Set task ::
Transcribe only the lines from the line with "front_housing();" through the line with "obj.parent = empty", exactly, counting both of those lines as part of the stretch.

##### Given entries #####

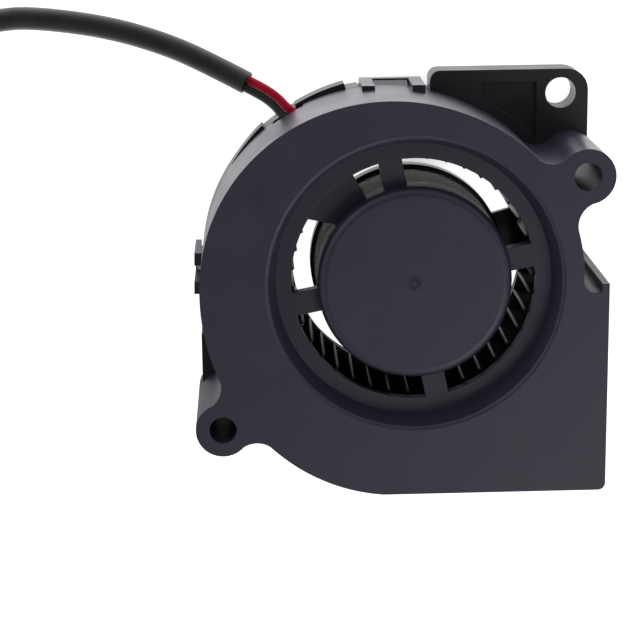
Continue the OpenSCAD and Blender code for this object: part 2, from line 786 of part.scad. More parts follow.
// Outer shape of the coiled length of the sleeve
module lead_coil() color([0.12, 0.13, 0.14])
    translate([coil_center[0], coil_center[1], 0]) ring(coil_outer_r, coil_inner_r, sleeve_d, coil_lift);

// Band that holds the coil together
module lead_tie() color([0.2, 0.2, 0.2]) {
    clear = 0.15;
    inside = coil_outer_r - coil_inner_r + 2 * clear;
    middle = (coil_outer_r + coil_inner_r) / 2;
    translate([coil_center[0] - middle, coil_center[1], coil_lift + sleeve_d / 2]) difference() {
        cube([inside + 2 * tie_t, tie_w, sleeve_d + 2 * tie_t], center = true);
        cube([inside, tie_w + cut, sleeve_d], center = true);
    }
}

module lead_tail_red() color("crimson") tube_along(beside(smooth(TAIL_ROUTE, 1), -tail_spread), lead_d);
module lead_tail_black() color([0.15, 0.15, 0.16])
    tube_along(beside(smooth(TAIL_ROUTE, 1), tail_spread), lead_d);

// Two-way crimp connector with an open front
module connector_housing() color("white") difference() {
    w = connector_size[0];
    mouth_y = connector_back[1] - connector_size[1];
    translate([connector_back[0] - w / 2, mouth_y, 0]) cube(connector_size);
    for (x = [-1, 1])
        translate([connector_back[0] + x * pin_pitch / 2 - cavity_w / 2, mouth_y - cut, cavity_z])
            cube([cavity_w, cavity_depth + cut, cavity_w]);
}

module connector_terminals() color("gold")
    for (x = [-1, 1])
        translate([connector_back[0] + x * pin_pitch / 2 - terminal_w / 2,
                connector_back[1] - connector_size[1] + cavity_depth - terminal_l,
                cavity_z + (cavity_w - terminal_w) / 2])
            cube([terminal_w, terminal_l, terminal_w]);

front_housing();
rear_cover();
bearing_tube();
bearing_outer(front_bearing_z);  // front_bearing
bearing_outer(rear_bearing_z);  // rear_bearing
bearing_inner(front_bearing_z);  // front_bearing_inner_ring
bearing_inner(rear_bearing_z);  // rear_bearing_inner_ring
stator_core();
insulator(stack_z + stack_h);  // front_insulator
insulator(stack_z - insulator_t);  // rear_insulator
winding(0);  // winding_1
winding(1);  // winding_2
winding(2);  // winding_3
winding(3);  // winding_4
winding_pins();
circuit_board();
hall_sensor();
driver_chip();
filter_capacitor();
impeller();
rotor_yoke();
magnet_ring();
shaft();
shaft_bush();
preload_spring();
retaining_clip();
lead_red();
lead_black();
lead_sleeve();
lead_coil();
lead_tie();
lead_tail_red();
lead_tail_black();
connector_housing();
connector_terminals();
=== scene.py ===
"""A small radial blower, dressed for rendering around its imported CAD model."""
import json
import math

import bmesh
import bpy
from mathutils import Matrix, Vector


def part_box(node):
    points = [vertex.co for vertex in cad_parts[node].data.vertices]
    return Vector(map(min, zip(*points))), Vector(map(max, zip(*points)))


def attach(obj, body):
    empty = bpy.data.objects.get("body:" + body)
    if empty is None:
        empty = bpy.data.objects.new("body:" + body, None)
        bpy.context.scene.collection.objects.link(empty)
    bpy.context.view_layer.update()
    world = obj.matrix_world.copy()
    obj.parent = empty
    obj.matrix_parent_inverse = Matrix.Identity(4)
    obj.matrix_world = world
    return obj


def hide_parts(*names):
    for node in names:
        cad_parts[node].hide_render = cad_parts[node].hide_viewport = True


MM = 0.001
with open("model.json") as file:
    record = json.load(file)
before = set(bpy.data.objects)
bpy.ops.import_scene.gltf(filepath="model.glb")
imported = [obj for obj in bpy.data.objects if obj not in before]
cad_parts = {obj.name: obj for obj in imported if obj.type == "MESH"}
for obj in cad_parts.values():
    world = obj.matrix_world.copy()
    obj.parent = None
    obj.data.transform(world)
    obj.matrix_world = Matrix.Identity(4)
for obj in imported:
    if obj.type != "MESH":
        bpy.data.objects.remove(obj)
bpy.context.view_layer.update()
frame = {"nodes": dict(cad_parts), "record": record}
scene = bpy.context.scene


# ---------------------------------------------------------------- camera
SENSOR_W = 36
NEAR_CLIP, FAR_CLIP = 0.01, 20


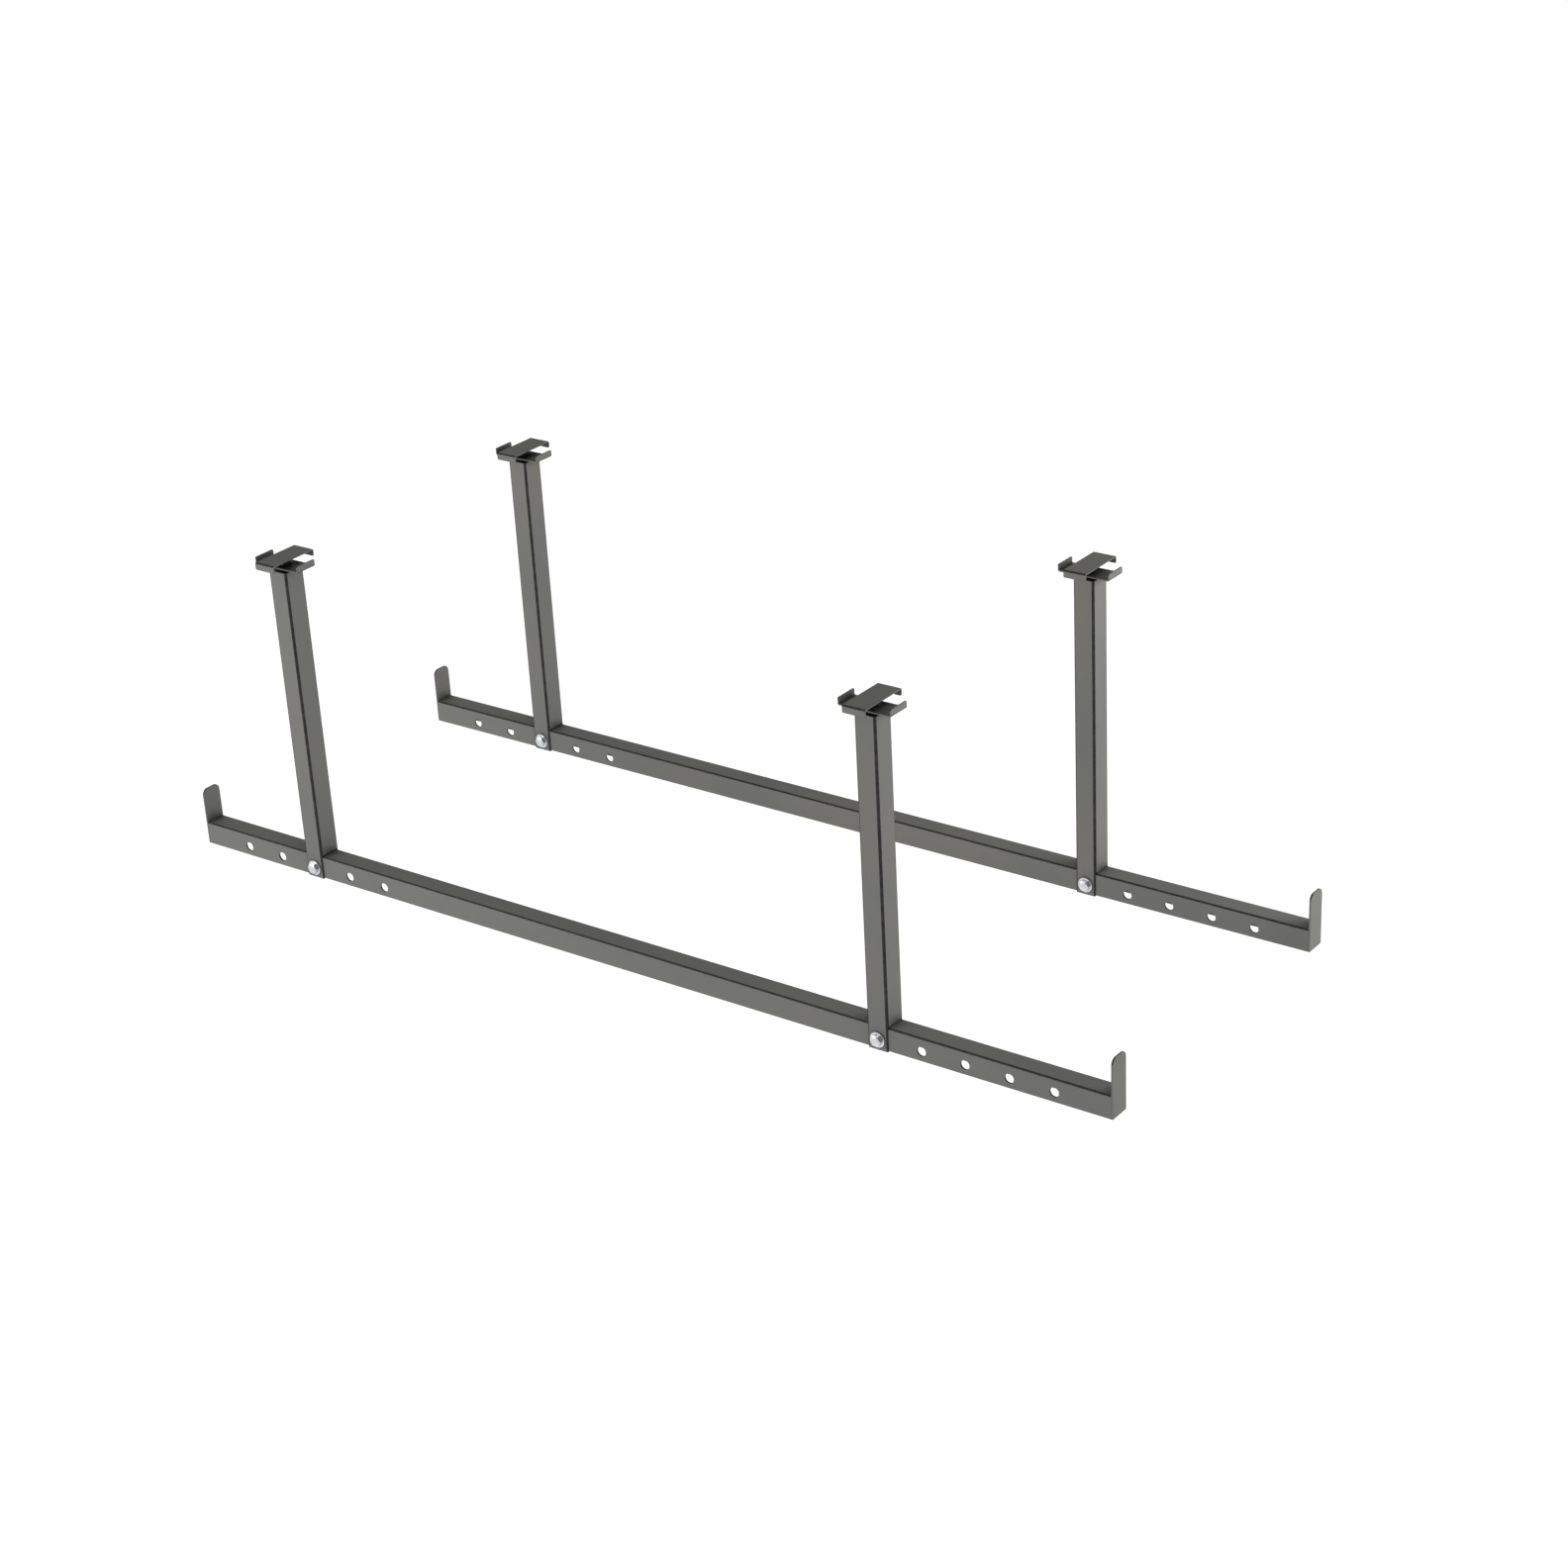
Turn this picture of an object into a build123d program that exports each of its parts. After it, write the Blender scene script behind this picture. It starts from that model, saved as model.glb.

#####

Exercise output ::
front_housing();
rear_cover();
bearing_tube();
bearing_outer(front_bearing_z);  // front_bearing
bearing_outer(rear_bearing_z);  // rear_bearing
bearing_inner(front_bearing_z);  // front_bearing_inner_ring
bearing_inner(rear_bearing_z);  // rear_bearing_inner_ring
stator_core();
insulator(stack_z + stack_h);  // front_insulator
insulator(stack_z - insulator_t);  // rear_insulator
winding(0);  // winding_1
winding(1);  // winding_2
winding(2);  // winding_3
winding(3);  // winding_4
winding_pins();
circuit_board();
hall_sensor();
driver_chip();
filter_capacitor();
impeller();
rotor_yoke();
magnet_ring();
shaft();
shaft_bush();
preload_spring();
retaining_clip();
lead_red();
lead_black();
lead_sleeve();
lead_coil();
lead_tie();
lead_tail_red();
lead_tail_black();
connector_housing();
connector_terminals();
=== scene.py ===
"""A small radial blower, dressed for rendering around its imported CAD model."""
import json
import math

import bmesh
import bpy
from mathutils import Matrix, Vector


def part_box(node):
    points = [vertex.co for vertex in cad_parts[node].data.vertices]
    return Vector(map(min, zip(*points))), Vector(map(max, zip(*points)))


def attach(obj, body):
    empty = bpy.data.objects.get("body:" + body)
    if empty is None:
        empty = bpy.data.objects.new("body:" + body, None)
        bpy.context.scene.collection.objects.link(empty)
    bpy.context.view_layer.update()
    world = obj.matrix_world.copy()
    obj.parent = empty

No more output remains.